If you're seriously into beer, chances are your journey through brewed beverages is somewhat similar to mine. Get burned out on macrobrews, wander the world of your major imports, check out the Belgian beers and then dip your toes into the deep pond of American craft beers. Following that, you go crazy on huge stouts, porters and ales, become a hophead with all the biggest IPAs, and then - only then - do you end up in the world of sours and barleywines.
That's been my process, and I've arrived at a place where the more sour the beer, the happier I am. If the bartender has to warn me about the brew when I order it, so much the better. Sour brews can be tough to find when you're in the mood for one, but when you do stumble across a mouth-puckering brew in a sea of barley and malt, it's truly a thing of beauty. Since the beer scene in Chicago is changing as quickly as it ever has (at least in the past few years), always check first before making one of these places a destination for a sour. Who knows - I might have already beaten you to them.
Sour Selection: New Belgium
's La Folie Found At: Jerry's Sandwiches (Division)

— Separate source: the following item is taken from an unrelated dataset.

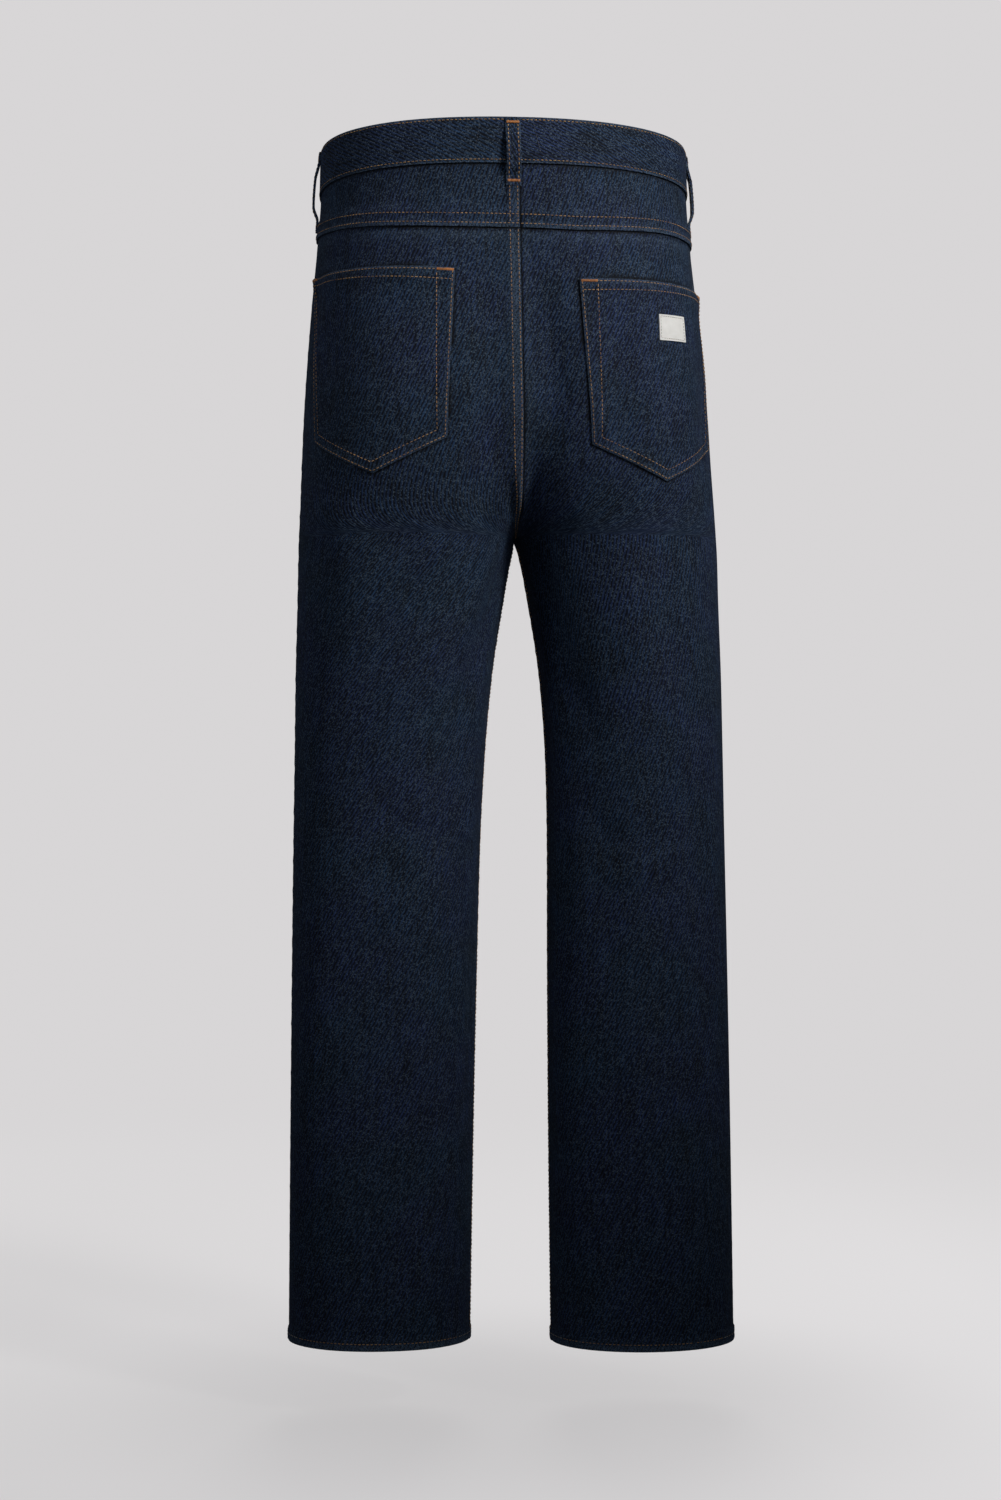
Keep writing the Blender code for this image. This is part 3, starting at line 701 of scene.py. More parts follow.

If your experience with New Belgium is limited to the flurry of Fat Tire mania that erupted when the Colorado brewery first began distribution in Chicago, consider digging deeper into its ever-expanding roster of locally available beers. The "Lips of Faith" is hyper-sour and can be found from time to time around the city (and is what prompted the aforementioned "are you sure you want that?" from a bartender), but the La Folie is a kinder, gentler wood-aged sour.
You can find 22-ounce bombers of La Folie at Jerry's on Division for $20, and then pair it with one of the restaurant's many sandwiches (over a hundred to choose from). Want to choose your menu item first and then find the proper brew for it? In addition to the La Folie, the eatery has dozens of beers in bottle and on draft, making Jerry's a very underrated beer destination in a city that grows richer with beer bars every day.
Sour Selection: Monk's Cafe
Flemish Ale Found At: Hackney's
Even though it was originally brewed for Philadelphia's Monk's Cafe, this Flemish Sour can be found in many places outside the city of Brotherly Love, including Chicago. A nice mix of sweet and sour, this 11.2-ounce bottle might remind you of wine in many ways, which is an okay thing for beers of this type. Without being overwhelming on the palate, Monk's Flemish is light-to-average bodied and is a good median sour for when you don't want to blow out your taste buds.
When you hear Hackney's, you probably think "big burgers on black rye," immediately followed by "onion loaf." It's time to add a third instant response: "a lot of good beer." Besides the Monk's sour, the Printers Row location recently had beers like the Surly Bender, North Coast's Old Rasputin and Bell's Oarsman on hand, all top-notch selections.
Sour Selection: Dogfish Head
's Festina Peche Found At: Long Room
While the Festina Peche is not a traditional sour or Flemish ale, the overwhelming tartness of this brew will definitely quell your need for a face-puckering beverage. The Peche is a BerlinerWeiss brewed with peach sugars, which interact with the yeast to make a fruity yet incredibly tart and complex beer. It's not terribly strong (4.5 ABV) but that doesn't mean you can down these like water; the Peche can be almost overwhelming. If you're expecting a fruit beer going into it (like a cherry or blackberry ale), you're going to be quite surprised.
The Long Room doesn't have a lot of competition in the area of the Irving & Ashland intersection (although Ten Cat Tavern - ironically almost kitty corner to the Long Room - certainly is a quality bar as well) but the bar continues to improve its selection nonetheless. It's hosted an unveiling of Moaten, a sour beer brewed by both Two Brothers and Belgian brewer Urthel, and stocks plenty of other beer-dork thrillers like Bell's Hopslam on draft.
Sour Selection: Goose Island
Juliet Found At: Map Room
Up until this point, we've been focusing on beers that might not have a huge distribution and are found at places that might not get the recognition they deserve. But now we're going to diverge from that path with a hometown brew at an old standby - Goose Island's Juliet at the Map Room. Believe it or not, for as much hype as the Map Room gets for having a crazy selection of beers, sours are as underrepresented there as they are anywhere else. (Though some might say that you don't need much more than Juliet and Lips of Faith).
The Juliet packs some tartness from the aging process; Goose Island lets it hang out in cabernet barrels for a while to let it soak in some sour, and also adds blackberries to the mix for good measure. The folks at GI claim it's a good beer for fans of pinot noirs, and we think it's a good way to ease into the world of sour ales, as it's a milder version of the style. Once you've got your brain wrapped around it, grab a Lips of Faith and let 'er rip.